A variety of historical sources lend some background:

  • From a contract between GC Oosthuizen, the owner of part of the farm Langlaagte, and George Harrison and George Walker. It is dated 12 April 1886:

    "If they should find payable gold they will be entitled to stands and will also have the right to the use of water to work their gold or metal with machinery or without machinery."

  • From a letter to Paul Kruger, the president of the Boer republics, dated 9 June 1886:

    "To His Honour, SJP Kruger, State President and Members of the Honble the Exec Council of the SA Republic.

    Honourable Sir and Sirs,

    The undersigned, GC Oosthuizen, declares with dutiful respect that he is the owner of one quarter of the farm Langlaagte, district Heidelberg. That he has given permission to two persons whose names are Walker and Harrison to prospect on that ground for gold and other metals, and that according to information received by him it appears that payable gold has been found."

  • Letter to Kruger dated 23 July 1886:

    "Dear Sir,

    I let you know hereby that Mr Sors Hariezon (sic) has been here to see me and has told me that the reef is payable and so I send him to you, then, Mr Kruger, you can talk to him yourself. I remain your friend and servant, GC Ooosthuizen"

  • Affidavit by George Harrison dated 24 July 1886:

    "My name is Goerge (sic) Harrison and I come from the newly discovered goldfields Kliprivier especially from a farm owned by a certain Gert Oosthuizen. I have a long experience as an Australian golddigger, and I think it is a payable goldfield. George Harrison"

  • Letter from C von Brandis to President Kruger on behalf of the Diggers' Committee, dated 14 February 1887:

    "Right Honourable Sir,

    We the undersigned inhabitants of the Witwatersrand Goldfields and of the district of Heidelberg hail you with a greeting of Welcome...

    We can only congratulate your Honour on the wonderful prospects that this country has in view, especially after the anxious time your Honour has gone through while the finances were in such a critical state. Your Honour will no doubt be surprised at the progress discernible on the Witwatersrand. These goldfields will possibly prove to be very important, if not the most important, once the machinery has been erected…"

    And the machinery was erected and kept rolling in!

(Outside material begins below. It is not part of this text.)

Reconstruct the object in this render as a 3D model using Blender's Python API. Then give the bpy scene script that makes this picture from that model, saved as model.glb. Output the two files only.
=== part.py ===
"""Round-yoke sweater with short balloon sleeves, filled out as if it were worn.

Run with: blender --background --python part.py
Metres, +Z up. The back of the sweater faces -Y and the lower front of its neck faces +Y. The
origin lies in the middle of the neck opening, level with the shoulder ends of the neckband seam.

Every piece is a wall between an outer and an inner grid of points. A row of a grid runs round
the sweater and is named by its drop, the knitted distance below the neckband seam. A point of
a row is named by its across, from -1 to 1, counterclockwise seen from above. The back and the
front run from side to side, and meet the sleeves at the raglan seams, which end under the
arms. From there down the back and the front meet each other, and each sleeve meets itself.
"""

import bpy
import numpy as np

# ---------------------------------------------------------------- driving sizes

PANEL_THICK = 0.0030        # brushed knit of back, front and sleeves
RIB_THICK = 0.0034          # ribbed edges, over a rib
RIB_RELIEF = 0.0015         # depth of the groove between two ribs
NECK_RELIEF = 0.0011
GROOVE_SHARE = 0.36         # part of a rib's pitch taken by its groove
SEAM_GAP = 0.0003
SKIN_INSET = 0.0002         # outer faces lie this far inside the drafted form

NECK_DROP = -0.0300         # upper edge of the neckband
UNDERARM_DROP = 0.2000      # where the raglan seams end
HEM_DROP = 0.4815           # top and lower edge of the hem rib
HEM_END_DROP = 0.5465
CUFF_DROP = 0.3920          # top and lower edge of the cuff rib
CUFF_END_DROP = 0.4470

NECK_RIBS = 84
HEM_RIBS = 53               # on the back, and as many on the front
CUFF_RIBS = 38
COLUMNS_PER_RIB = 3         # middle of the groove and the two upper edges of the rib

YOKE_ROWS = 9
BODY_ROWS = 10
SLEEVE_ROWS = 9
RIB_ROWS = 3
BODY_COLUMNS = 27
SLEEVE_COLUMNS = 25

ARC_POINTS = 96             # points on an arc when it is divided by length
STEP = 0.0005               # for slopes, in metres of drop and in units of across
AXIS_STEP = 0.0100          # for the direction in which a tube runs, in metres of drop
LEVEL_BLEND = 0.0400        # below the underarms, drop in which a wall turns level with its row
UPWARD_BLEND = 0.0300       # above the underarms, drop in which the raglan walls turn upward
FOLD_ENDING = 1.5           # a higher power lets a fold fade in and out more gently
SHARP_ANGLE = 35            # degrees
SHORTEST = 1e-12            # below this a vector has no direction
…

    As AP Cartwright's 'The Gold Miners' says: "The orders that flowed from the Witwatersrand to the mining equipment firms caught those specialists completely unprepared. In three months they had more demands for batteries, cash on delivery, than had been entered on their books for 30 years. They sent desperate messages to their principals abroad. But there was a long frustrating delay before the orders could be met and until the day when every wagon on the road from Ladysmith and Kimberley carried some portion of a mill.

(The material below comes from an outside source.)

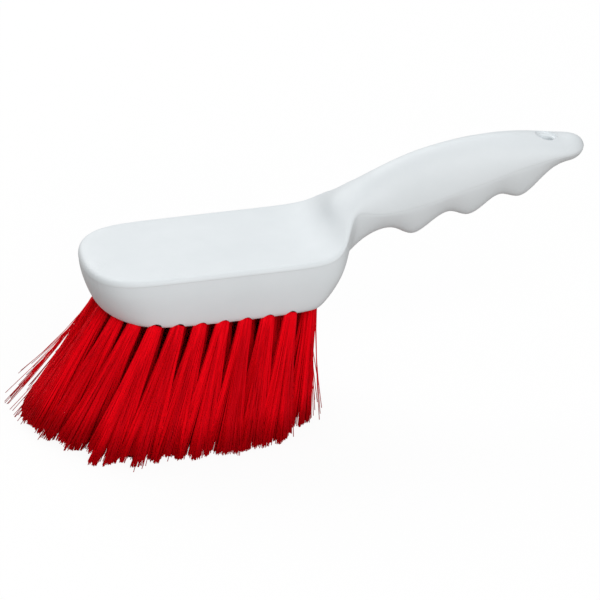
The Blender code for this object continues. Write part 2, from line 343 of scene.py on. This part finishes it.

    "A 100-stamp battery would be transported in 200 loads by ox wagon which took between 14 and 35 days to travel from Kimberley to Johannesburg dependent on the weather."

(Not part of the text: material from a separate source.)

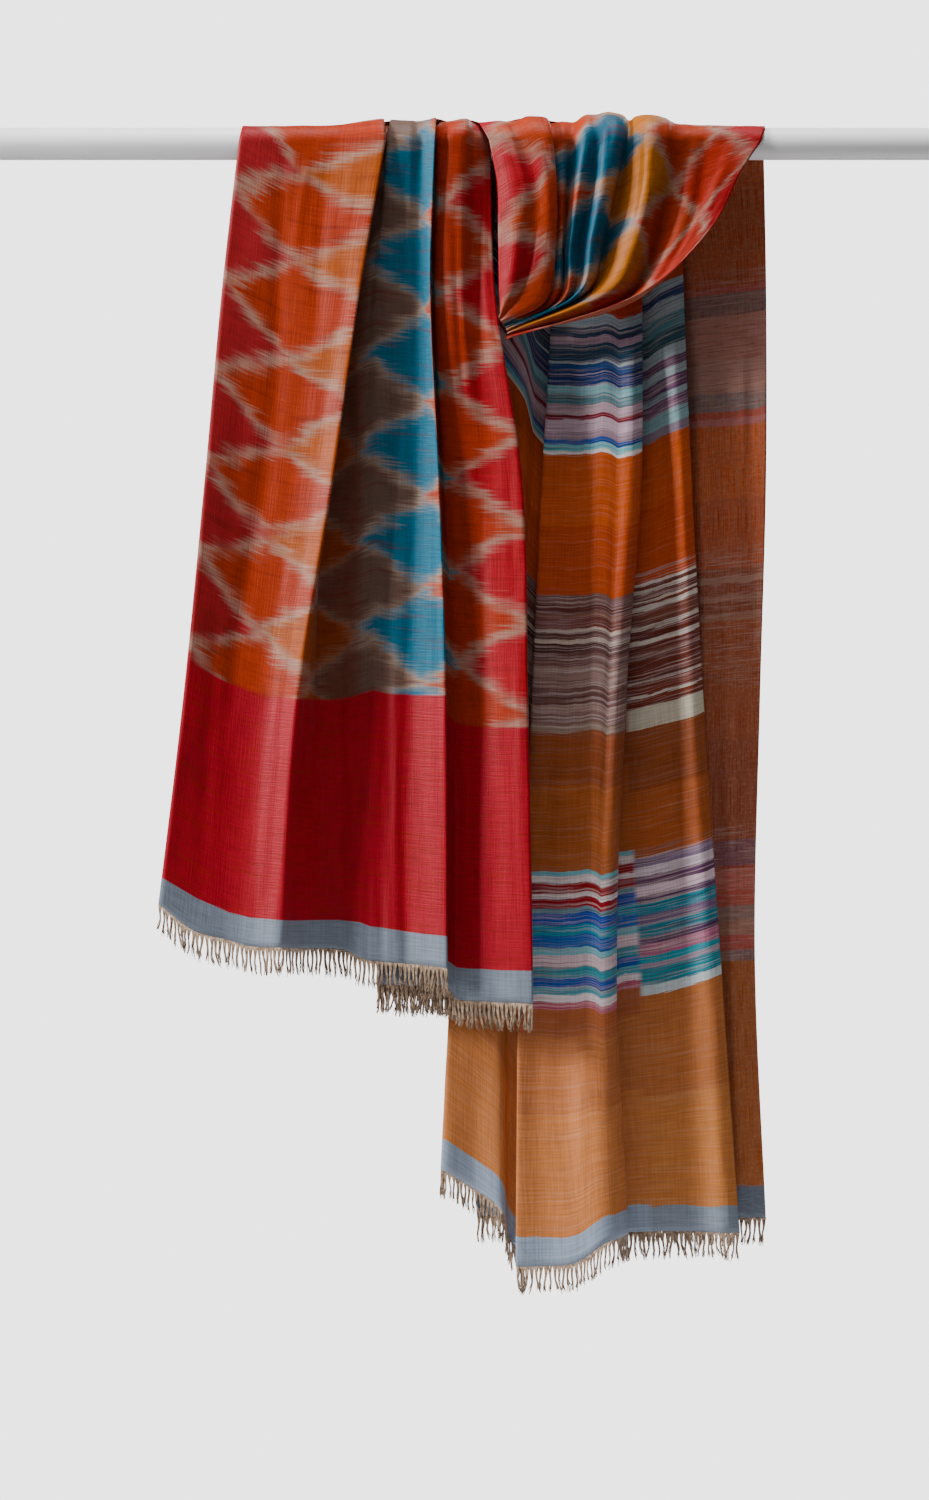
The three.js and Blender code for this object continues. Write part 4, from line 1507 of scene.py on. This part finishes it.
@dataclass
class Fringe:
    """The warp's own ends below a hem, in bunches that splay a little.

    Attributes:
        node: Name of the solid that it replaces.
        seed: Seed of its random numbers.
        pitch: Distance between bunches, in millimetres.
        yarns: Number of yarns in a bunch.
        length: Length of a yarn, in millimetres.
        uneven: Unevenness of the yarns' lengths, as a share.
        bunch_uneven: Unevenness of the bunches' lengths, as a share.
        shortest: Least length of a yarn, in millimetres.
        longest: Greatest length of a yarn, in millimetres.
        width: Width of a bunch's roots, as a share of the pitch.
        stray: How far a root strays along the hem, in millimetres.
        inset: Least distance of a root from the hem's ends, in millimetres.
        lean: How far a bunch leans along the hem and out of the cloth, in millimetres.
        likeness: How much a bunch leans as its neighbour does, as a share.
        splay: How far a yarn's tip splays along the hem and out of the cloth, in millimetres.
        gather: How much a bunch draws together half way down, as a share.
        radius: Radius of a yarn at its root, in millimetres.
        taper: Radius at the tip, as a share of the radius at the root.
        wave: How far a bunch swings from side to side on its way down, in millimetres.
        swings: Number of half swings on the way down.
        rings: Number of rings along a yarn.
        sides: Number of a yarn's sides.
    """

    node: str
    seed: int
    pitch: float = 4.6
    yarns: int = 10
    length: float = 24.0
    uneven: float = 0.1
    bunch_uneven: float = 0.06
    shortest: float = 14.0
    longest: float = 29.0
    width: float = 0.92
    stray: float = 0.25
    inset: float = 0.3
    lean: tuple[float, float] = (2.2, 1.1)
    likeness: float = 0.4
    splay: tuple[float, float] = (0.8, 0.56)
    gather: float = 0.45
    radius: float = 0.7
    taper: float = 0.6
    wave: float = 1.3
    swings: float = 1.8
    rings: int = 7
    sides: int = 3

    def yarn_paths(self, hem: np.ndarray) -> np.ndarray:
        """Lays each yarn's middle line from the hem down.

        Args:
            hem: Points along the hem, one a row, in millimetres.

        Returns:
            The points, yarns by rings by three, in millimetres.
        """
        reach = np.concatenate(([0], np.cumsum(np.linalg.norm(np.diff(hem, axis=0), axis=1))))
        random = np.random.default_rng(self.seed)
        bunches = int(reach[-1] / self.pitch)
        middles = (np.arange(bunches) + 0.5) * reach[-1] / bunches
        lean = random.normal(0, 1, (bunches, 2))
        lean = (1 - self.likeness) * lean + self.likeness * np.roll(lean, 1, axis=0)
        grid = (bunches, self.yarns)
        half = self.width / 2
        root = middles[:, None] + np.linspace(-half, half, self.yarns) * self.pitch
        root = root + random.normal(0, self.stray, grid)
        root = np.clip(root, self.inset, reach[-1] - self.inset)
        start = np.stack([np.interp(root, reach, hem[:, k]) for k in range(3)], axis=-1)
        centre = np.stack([np.interp(middles, reach, hem[:, k]) for k in range(3)], axis=-1)[:, None]
        run = np.gradient(hem, axis=0)
        along = np.stack([np.interp(middles, reach, run[:, k]) for k in range(3)], axis=-1)
        along[:, 2] = 0
        along /= np.maximum(np.linalg.norm(along, axis=1, keepdims=True), 1e-6)
        outward = np.column_stack((along[:, 1], -along[:, 0], np.zeros(bunches)))
        length = self.length * (1 + random.normal(0, self.uneven, grid))
        length = length * (1 + self.bunch_uneven * lean[:, :1])
        aside, out = (self.lean[k] * lean[:, k : k + 1] for k in range(2))
        tip = centre + (aside * along)[:, None] + (out * outward)[:, None]
        spread = random.normal(0, 1, (*grid, 2)) * self.splay
        tip = tip + spread[..., :1] * along[:, None] + spread[..., 1:] * outward[:, None]
        tip[..., 2] = start[..., 2] - np.clip(length, self.shortest, self.longest)
        share = np.linspace(0, 1, self.rings)[:, None]
        drawn = np.sin(np.linspace(0, math.pi, self.rings))[:, None] * self.gather
        path = start[..., None, :] * (1 - share) + tip[..., None, :] * share
        path = path + drawn * (centre[..., None, :] - path) * np.array((1, 1, 0))
        turn = random.uniform(0, 2 * math.pi, (bunches, 1, 1, 1))
        swing = self.wave * share * np.sin(self.swings * math.pi * share + turn)
        path = path + swing * along[:, None, None]
        return path.reshape(-1, self.rings, 3)

    def make_piece(self, name: str, sheet: ClothSheet, finish: bpy.types.Material) -> bpy.types.Object:
        """Makes the fringe below a sheet's hem.

        Args:
            name: Name of the piece.
            sheet: The sheet that it hangs from.
            finish: Material of the yarn.

        Returns:
            The piece, riding on the part's body and standing for its solid.
        """
        path = self.yarn_paths(sheet.points[-1])
        turn = np.arange(self.sides) * 2 * math.pi / self.sides
        ring = np.column_stack((np.cos(turn), np.sin(turn), np.zeros(self.sides)))
        width = self.radius * np.linspace(1, self.taper, self.rings)[:, None, None]
        points = path[:, :, None, :] + width * ring
        count = len(points)
        index = np.arange(count * self.rings * self.sides).reshape(count, self.rings, self.sides)
        right = np.roll(index, -1, axis=2)
        corners = (index[:, 1:], right[:, 1:], right[:, :-1], index[:, :-1])
        walls = np.stack(corners, axis=-1).reshape(-1, 4).tolist()
        tips = index[:, -1, ::-1].tolist()
        roots = index[:, 0].tolist()
        mesh = bpy.data.meshes.new(name)
        mesh.from_pydata((points.reshape(-1, 3) * MM).tolist(), [], walls + tips + roots)
        mesh.polygons.foreach_set("use_smooth", np.ones(len(mesh.polygons), bool))
        mesh.materials.append(finish)
        piece = bpy.data.objects.new(name, mesh)
        bpy.context.scene.collection.objects.link(piece)
        LOG.info("%s: %d yarns", name, count)
        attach(piece, "root")
        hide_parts(self.node)
        return piece


@dataclass
class Shawl:
    """The whole shawl, in the stretches that show.

    Attributes:
        pieces: Each stretch's piece by the name of its node.
    """

    pieces: dict[str, bpy.types.Object] = field(default_factory=dict)

    def build(self) -> None:
        ikat = (
            IkatTwill("ikat_twill_face", False).material,
            IkatTwill("ikat_twill_reverse", True).material,
        )
        fold = (
            StripedTwill("striped_twill_face", False, False).material,
            StripedTwill("striped_twill_reverse", True, False).material,
        )
        back = (
            StripedTwill("striped_twill_right_face", False, True).material,
            StripedTwill("striped_twill_right_reverse", True, True).material,
        )
        yarn = WarpYarn().material
        front_fall = FrontFall(
            node="front_fall",
            cut=(0.5, 0.86),
            hold=Hold.DRAPED,
            between=8,
            steps=170,
            creases=FRONT_CREASES,
        )
        swag = Swag(
            node="swag",
            cut=(0.4, 0.2),
            hold=Hold.GATHERED,
            between=9,
            steps=120,
            creases=SWAG_CREASES,
        )
        front_tail = HangingStretch(
            node="front_tail",
            cut=(0.3, 0.64),
            hold=Hold.FOLDED,
            between=8,
            steps=110,
            creases=TAIL_CREASES,
            folds=TAIL_FOLDS,
            levels=TAIL_LEVELS,
            rests_on=("swag",),
        )
        back_fold = HangingStretch(
            node="back_fold",
            cut=(0.34, 1.06),
            hold=Hold.FOLDED,
            between=10,
            steps=190,
            flip=True,
            creases=FOLD_CREASES,
            folds=BACK_FOLD_FOLDS,
            levels=FOLD_LEVELS,
            rests_on=("back_fall",),
            weft_rise=FOLD_WEFT_RISE,
        )
        back_fall = BackFall(
            node="back_fall",
            cut=(0.52, 1.11),
            hold=Hold.DRAPED,
            between=7,
            steps=160,
            creases=BACK_CREASES,
            weft_rise=BACK_WEFT_RISE,
            hem_tie=900.0,
        )
        stretches = (
            (front_fall, ikat, "ikat_cloth", "front_fringe"),
            (swag, ikat, "ikat_cloth", None),
            (front_tail, ikat, "ikat_cloth", "tail_fringe"),
            (back_fold, fold, "striped_cloth", "fold_fringe"),
            (back_fall, back, "striped_cloth", "back_fringe"),
        )
        for number, (stretch, finishes, slot, fringe_node) in enumerate(stretches):
            piece = stretch.make_piece(stretch.node + "_cloth", finishes)
            self.pieces[stretch.node] = piece
            if fringe_node:
                fringe = Fringe(fringe_node, 100 + number)
                fringe.make_piece(fringe_node + "_yarn", stretch.sheet, yarn)


@dataclass(frozen=True)
class Lamp:
    """A soft square lamp.

    Attributes:
        name: Its name.
        place: Where it stands, in metres.
        target: Where it points, in metres.
        size: Length of its side, in metres.
        power: Its power, in watts.
    """

    name: str
    place: tuple[float, float, float]
    target: tuple[float, float, float]
    size: float
    power: float


LAMPS = (
    Lamp(name="key", place=(-5.95, -1.65, 1.9), target=(0, 0, -0.5), size=1.8, power=930),
    Lamp(name="top", place=(0, -0.5, 2.4), target=(0, 0, 0), size=1.2, power=95),
    Lamp(name="rear", place=(1.6, 2.6, 1.2), target=(0, 0, -0.6), size=1.6, power=45),
)


@dataclass
class Studio:
    """A pale floor and backdrop, soft light and the camera at the photograph's angle.

    Attributes:
        distance: Distance of the camera from the board, in metres.
        sensor: Width of the camera's sensor, in millimetres.
        floor_drop: Depth of the floor below the rail, in metres.
        floor_radius: Radius of the floor, in metres.
        backdrop_radius: Radius of the backdrop, in metres.
        background: Colour of the floor, the backdrop and the sky.
        backdrop_glow: Strength of the backdrop's own light.
        sky_glow: Strength of the light from all round.
    """

    distance: float = 4.5
    sensor: float = 36.0
    floor_drop: float = 1.62
    floor_radius: float = 1.2
    backdrop_radius: float = 16.0
    background: str = "#fffcfe"
    backdrop_glow: float = 3.25
    sky_glow: float = 0.13

    def aim(self, thing: bpy.types.Object, target: tuple[float, float, float]) -> None:
        """Turns a camera or a light towards a point."""
        thing.rotation_euler = (Vector(target) - thing.location).to_track_quat("-Z", "Y").to_euler()

    def add_camera(self) -> None:
        """Adds the camera, square to the board and centred on it."""
        data = bpy.data.cameras.new("camera")
        data.sensor_width = self.sensor
        data.lens = self.sensor * self.distance / (BOARD_HEIGHT * MM)
        camera = bpy.data.objects.new("camera", data)
        height = (RAIL_LEVEL - BOARD_HEIGHT / 2) * MM
        middle = (BOARD_LEFT + BOARD_WIDTH / 2) * MM
        camera.location = (middle, -self.distance, height)
        self.aim(camera, (middle, 0, height))
        bpy.context.scene.collection.objects.link(camera)
        bpy.context.scene.camera = camera

    def add_lamp(self, lamp: Lamp) -> None:
        """Adds a lamp.

        Args:
            lamp: The lamp's place and power.
        """
        data = bpy.data.lights.new(lamp.name, "AREA")
        data.size = lamp.size
        data.energy = lamp.power
        light = bpy.data.objects.new(lamp.name, data)
        light.location = lamp.place
        self.aim(light, lamp.target)
        bpy.context.scene.collection.objects.link(light)

    def add_floor(self) -> None:
        """Adds a pale round floor below the view."""
        bpy.ops.object.select_all(action="DESELECT")
        bpy.ops.mesh.primitive_cylinder_add(
            vertices=96, radius=self.floor_radius, depth=0.02, location=(0, 0, -self.floor_drop)
        )
        floor = bpy.context.object
        floor.name = "floor"
        finish = Finish("pale_floor")
        finish.surface.inputs["Base Color"].default_value = linear_colour(self.background)
        finish.surface.inputs["Roughness"].default_value = 0.9
        floor.data.materials.append(finish.material)

    def add_backdrop(self) -> None:
        """Adds a bright seamless backdrop all round, which is seen but doesn't light the shawl."""
        bpy.ops.object.select_all(action="DESELECT")
        bpy.ops.mesh.primitive_uv_sphere_add(
            segments=64, ring_count=32, radius=self.backdrop_radius
        )
        backdrop = bpy.context.object
        backdrop.name = "backdrop"
        backdrop.visible_diffuse = False
        backdrop.visible_glossy = False
        backdrop.visible_shadow = False
        finish = Finish("seamless_backdrop")
        finish.surface.inputs["Base Color"].default_value = (0, 0, 0, 1)
        finish.surface.inputs["Specular IOR Level"].default_value = 0
        finish.surface.inputs["Emission Color"].default_value = linear_colour(self.background)
        finish.surface.inputs["Emission Strength"].default_value = self.backdrop_glow
        backdrop.data.materials.append(finish.material)

    def build(self) -> None:
        """Builds the studio."""
        self.add_camera()
        self.add_floor()
        self.add_backdrop()
        world = bpy.data.worlds.new("studio")
        world.use_nodes = True
        sky = world.node_tree.nodes["Background"]
        sky.inputs[0].default_value = linear_colour(self.background)
        sky.inputs[1].default_value = self.sky_glow
        bpy.context.scene.world = world
        for lamp in LAMPS:
            self.add_lamp(lamp)


def main() -> None:
    """Builds the dressed shawl around the frame."""
    logging.basicConfig(level=logging.INFO, format="%(message)s")
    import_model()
    Studio().build()
    Rail().make_piece(WhiteEnamel().material)
    Shawl().build()


if __name__ == "__main__":
    main()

    And C Biccard Jeppe's 'Gold Mining on the Witwatersrand' says: "In 1887 the crushing machinery which had been ordered by the many small companies began to arrive by mail cart and ox-wagon from the coast...

    "By July 8 the first 50 stamps of the Witwatersrand Gold Mining Company Ltd had been erected and on August 23 the whole 100-stamp battery was ready. By the end of 1887, 1 038 stamps had been ordered or were in the course of erection."

    By 1894 there were 2 642 stamps running and the total was expected to rise to 10 000.

    So what is a stamp, a stamp battery or a stamp mill?

    All refer to the same thing: a piece of equipment used to crush gold-bearing rock brought from the diggings. The ore was first crushed into pieces smaller than 5cm in size. The pieces were mixed with water and fed into an iron box at the base of the stamp. The heavy stamps were attached to a camshaft at the top of the mill and were raised by power generated from an attached steam engine. The stamps dropped into the iron box where they crushed the gold ore.

    The resultant slurry - a mixture of fine rock and water - contained freed particles of gold. This slurry was then passed from the box, through a sieve and on to a copper plate that was covered with mercury. The heavier gold particles separated from the slurry and formed a mixture with the mercury, called an amalgam. From time to time this amalgam was scraped off the copper plates by hand and the gold separated from the mercury by heating.

    Very few stamp batteries have survived but a particular 10-stamp example with an amazing history will be erected in Hollard Street this week. It went into operation at the Robinson Mine in Langlaagte in September 1886, which makes it one of the earliest stamp mills on the Witwatersrand.

    In 1912 the mine owner, Sir Joseph Robinson, took an extraordinary decision - he ordered that the stamp be buried in the deepest slimes dam on the mine property. To ensure that his instructions were carried out, he personally attended the "burial". Seventeen years after his death the mine management decided that the battery should be recovered and mine officials were told to find it.

    This was easier said than done: the only official involved in the burial of the stamp had died and the workers involved in the exercise had moved to other mines or had returned home. The mine's resident engineer, Jackie Lowes, was entrusted with the task of tracing at least one of the workers.

    It took six years and thousands of interviews before someone was identified and brought back to Langlaagte. Despite many changes to the property over the years, the worker was able to identify which slime dam had probably held the battery.

    The task now fell to one of the mine engineers, WJ Ross, to recover the equipment. He said the odds of finding it were a thousand to one but set about his task doggedly. Countless shafts were sunk and eventually the battery was found. It was salvaged, cleaned and restored.

    In 1936 it was placed at the entrance to the Chamber of Mines Pavilion at the Empire Exhibition. When the exhibition closed, the Johannesburg Consolidated Investment Company donated the battery to the City.

    The City erected the battery in the small George Harrison Park on Main Reef Road, a short distance from where the main reef was reputed to have been struck.

    In 1963 The Star reported: "There are vandals about and as fast as the council puts up any form of notice, it is torn down. Even the bronze plaques on the gateposts have been stolen once or twice. Probably only the fact that the old stamp battery weighs 10 tons and would not fit on a hand cart has saved it from being chopped up as firewood."

    In May last year, sections of the original timber were badly destroyed by fire and scavengers tried to remove as much as they could carry.

    At the end of last year the Central Johannesburg Partnership received permission to remove the stamp mill and have it restored and re-erected in the Main Street redevelopment. The restoration work has been completed and the stamp mill will be erected this week, probably on Wednesday, on a concrete plinth that has been specifically constructed for the display of the historic equipment. It will stand, appropriately, between the Chamber of Mines and BHP Billiton buildings.

    The stamp battery has spent 26 years on the mine, 23 years submerged in a slimes dam and nearly 70 years at George Harrison Park. It has been badly damaged by fire and vandalism.

    Now it will become one of a number of mining artefacts that will celebrate the role of mining, not only in Johannesburg, but throughout Africa.